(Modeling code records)
□ □ □ □

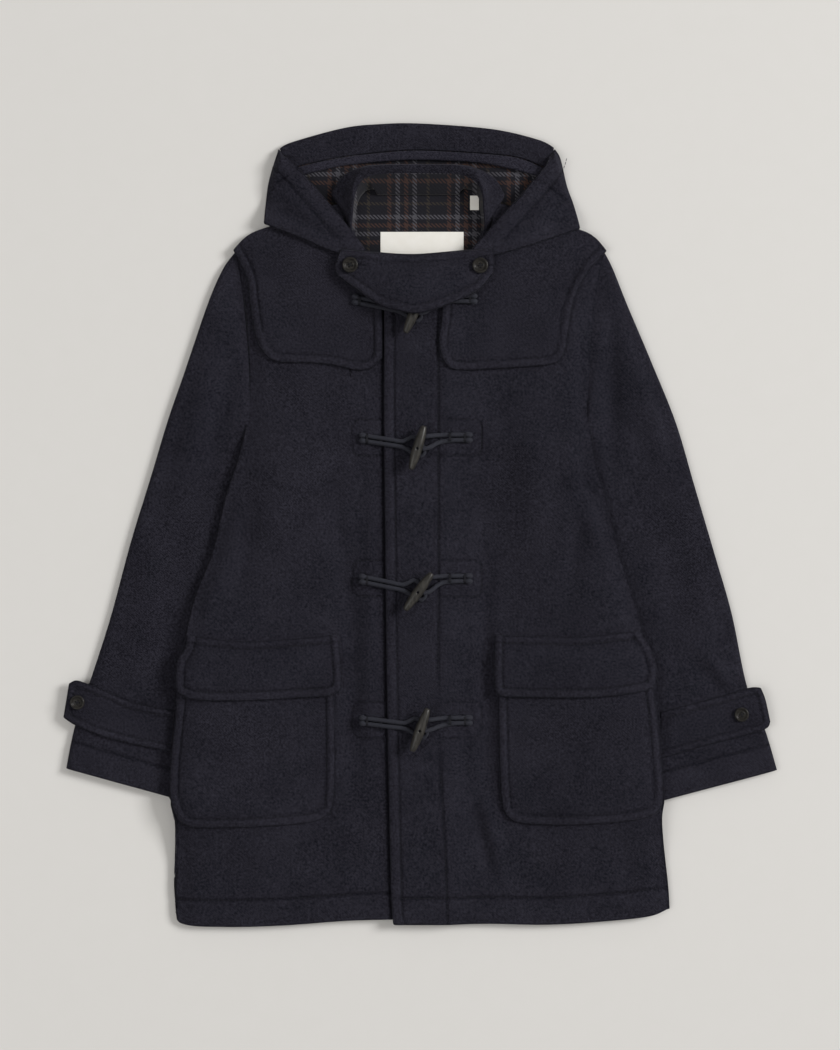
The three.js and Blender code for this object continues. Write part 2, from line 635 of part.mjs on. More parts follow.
toggles.forEach((row, i) => {
  const number = i + 1;
  const rest = row.surface(0, row.y) + layer + 2 * ropeRadius;
  const middle = rest + seam + toggleRadius;
  const body = turned(toggleProfile, 12).rotateX(Math.PI / 2);
  const toggle = add(`toggle_${number}`, body, horn);
  toggle.rotation.z = THREE.MathUtils.degToRad(-row.lean);
  toggle.position.set(row.x, row.y, middle);

  const onCloth = (x, y) => row.surface(x, y) + layer + ropeRadius;
  const lapped = rest - ropeRadius;
  const end = row.x + loopReach;
  const drop = (x, from) => row.cordsY + (row.y - row.cordsY) * fade(x, row.x, from);
  const strand = (x, offset, z) => [x, drop(x, row.loopX) + offset, z];
  const flat = onCloth(-60, row.cordsY);
  cord(`loop_${number}`, [
    strand(row.loopX, strandGap, flat),
    strand(-58, strandGap, flat + 0.4),
    strand(-38, strandGap, lapped + 0.4),
    strand(row.x, strandGap + 0.4, lapped),
    [end - 2.6, row.y + strandGap, lapped],
    [end, row.y, lapped],
    [end - 2.6, row.y - strandGap, lapped],
    strand(row.x, -strandGap - 0.4, lapped),
    strand(-38, -strandGap, lapped + 0.4),
    strand(-58, -strandGap, flat + 0.4),
    strand(row.loopX, -strandGap, flat),
  ], 26);

  const ropeEnd = onCloth(row.ropeX, row.cordsY);
  const lean = THREE.MathUtils.degToRad(row.lean);
  const side = toggleRadius / Math.cos(lean) + seam;
  for (const [letter, turn] of [['a', 1], ['b', -1]]) {
    const slant = (turn * strandGap + ropeRadius) * Math.tan(lean);
    cord(`rope_${number}${letter}`, [
      [row.ropeX, row.cordsY + turn * strandGap, ropeEnd],
      [row.x + 44, drop(row.x + 44, row.ropeX) + turn * strandGap, onCloth(row.x + 44, row.y) + 1.4],
      [row.x + 26, drop(row.x + 26, row.ropeX) + turn * (strandGap + 0.6), lapped + 4],
      [row.x + side + slant + 6, row.y + turn * strandGap, middle - 0.4],
      [row.x + side + slant, row.y + turn * strandGap, middle],
    ], 9);
  }
});

export default coat;
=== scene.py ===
import math

import bmesh
import bpy
import numpy as np
from mathutils import Matrix, Vector


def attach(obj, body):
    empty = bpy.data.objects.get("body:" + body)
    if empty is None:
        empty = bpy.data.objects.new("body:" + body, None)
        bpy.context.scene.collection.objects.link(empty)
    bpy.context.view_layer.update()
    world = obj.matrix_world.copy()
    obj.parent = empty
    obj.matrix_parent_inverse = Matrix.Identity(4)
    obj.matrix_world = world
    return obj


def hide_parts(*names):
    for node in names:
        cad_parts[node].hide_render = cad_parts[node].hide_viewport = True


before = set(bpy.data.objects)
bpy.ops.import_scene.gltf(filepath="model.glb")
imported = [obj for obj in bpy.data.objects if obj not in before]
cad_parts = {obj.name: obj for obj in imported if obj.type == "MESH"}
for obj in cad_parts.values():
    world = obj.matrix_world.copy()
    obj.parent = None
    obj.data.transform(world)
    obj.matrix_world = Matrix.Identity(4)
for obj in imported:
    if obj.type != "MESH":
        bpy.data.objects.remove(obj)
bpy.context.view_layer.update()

scene = bpy.context.scene

# ---- Where the coat lies ---------------------------------
# A plain pale table top, seen from straight above. A broad lamp beyond the left shoulder and the
# room light it, and a weak lamp fills in from the other side.

MM = 0.001  # the cutter's measures below are in millimetres

VIEW_HEIGHT = 1.302
LENS = 85
SENSOR = 36

camera_data = bpy.data.cameras.new("camera")
camera_data.lens = LENS
camera_data.sensor_width = SENSOR
camera = bpy.data.objects.new("camera", camera_data)
camera.location = (0, 0, VIEW_HEIGHT * LENS / SENSOR)
scene.collection.objects.link(camera)
scene.camera = camera
scene.view_settings.view_transform = "Standard"

for name, place, size, watts in (
    ("key", (7.3, 2.4, 4.9), 3.0, 668),
    ("fill", (-2.6, -0.6, 3.8), 2.6, 45),
):
    lamp_data = bpy.data.lights.new(name, "AREA")
    lamp_data.size = size
    lamp_data.energy = watts
    lamp = bpy.data.objects.new(name, lamp_data)
    lamp.location = place
    lamp.rotation_euler = (-Vector(place)).to_track_quat("-Z", "Y").to_euler()
    scene.collection.objects.link(lamp)

scene.world = bpy.data.worlds.new("room")
scene.world.use_nodes = True
room = scene.world.node_tree.nodes["Background"]
room.inputs["Color"].default_value = (1, 0.983, 0.957, 1)
room.inputs["Strength"].default_value = 0.37


class Wire:
    """A socket in a material, so that its arithmetic reads as plain expressions."""

    def __init__(self, finish, socket):
        self.finish = finish
        self.socket = socket

    def maths(self, operation, *others):
        return self.finish.node("ShaderNodeMath", {"operation": operation}, self, *others)

    def __add__(self, other):
        return self.maths("ADD", other)

    def __sub__(self, other):
        return self.maths("SUBTRACT", other)

    def __rsub__(self, other):
        return self.maths("MULTIPLY_ADD", -1, other)

    def __mul__(self, other):
        return self.maths("MULTIPLY", other)

    def __truediv__(self, other):
        return self.maths("DIVIDE", other)

    def clipped(self):
        return self.maths("MAXIMUM", 0).maths("MINIMUM", 1)


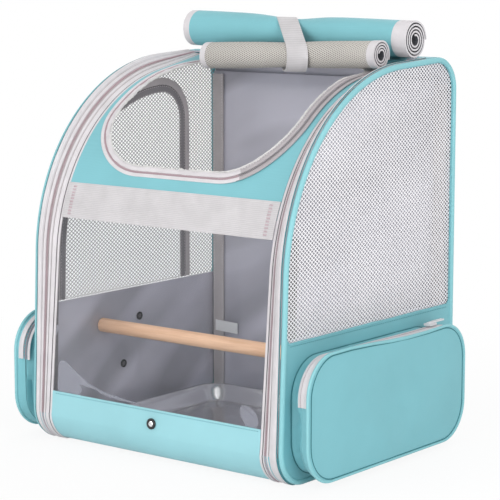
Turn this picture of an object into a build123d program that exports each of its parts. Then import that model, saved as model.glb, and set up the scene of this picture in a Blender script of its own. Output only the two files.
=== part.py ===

□ □ □ □

Task details - Repeat these lines exactly and nothing more: the one containing "const ropeEnd = onCloth(row.ropeX, row.cordsY);", the one containing "for node in", and all the lines between.

Reply to the exercise -
  const ropeEnd = onCloth(row.ropeX, row.cordsY);
  const lean = THREE.MathUtils.degToRad(row.lean);
  const side = toggleRadius / Math.cos(lean) + seam;
  for (const [letter, turn] of [['a', 1], ['b', -1]]) {
    const slant = (turn * strandGap + ropeRadius) * Math.tan(lean);
    cord(`rope_${number}${letter}`, [
      [row.ropeX, row.cordsY + turn * strandGap, ropeEnd],
      [row.x + 44, drop(row.x + 44, row.ropeX) + turn * strandGap, onCloth(row.x + 44, row.y) + 1.4],
      [row.x + 26, drop(row.x + 26, row.ropeX) + turn * (strandGap + 0.6), lapped + 4],
      [row.x + side + slant + 6, row.y + turn * strandGap, middle - 0.4],
      [row.x + side + slant, row.y + turn * strandGap, middle],
    ], 9);
  }
});

export default coat;
=== scene.py ===
import math

import bmesh
import bpy
import numpy as np
from mathutils import Matrix, Vector


def attach(obj, body):
    empty = bpy.data.objects.get("body:" + body)
    if empty is None:
        empty = bpy.data.objects.new("body:" + body, None)
        bpy.context.scene.collection.objects.link(empty)
    bpy.context.view_layer.update()
    world = obj.matrix_world.copy()
    obj.parent = empty
    obj.matrix_parent_inverse = Matrix.Identity(4)
    obj.matrix_world = world
    return obj


def hide_parts(*names):
    for node in names:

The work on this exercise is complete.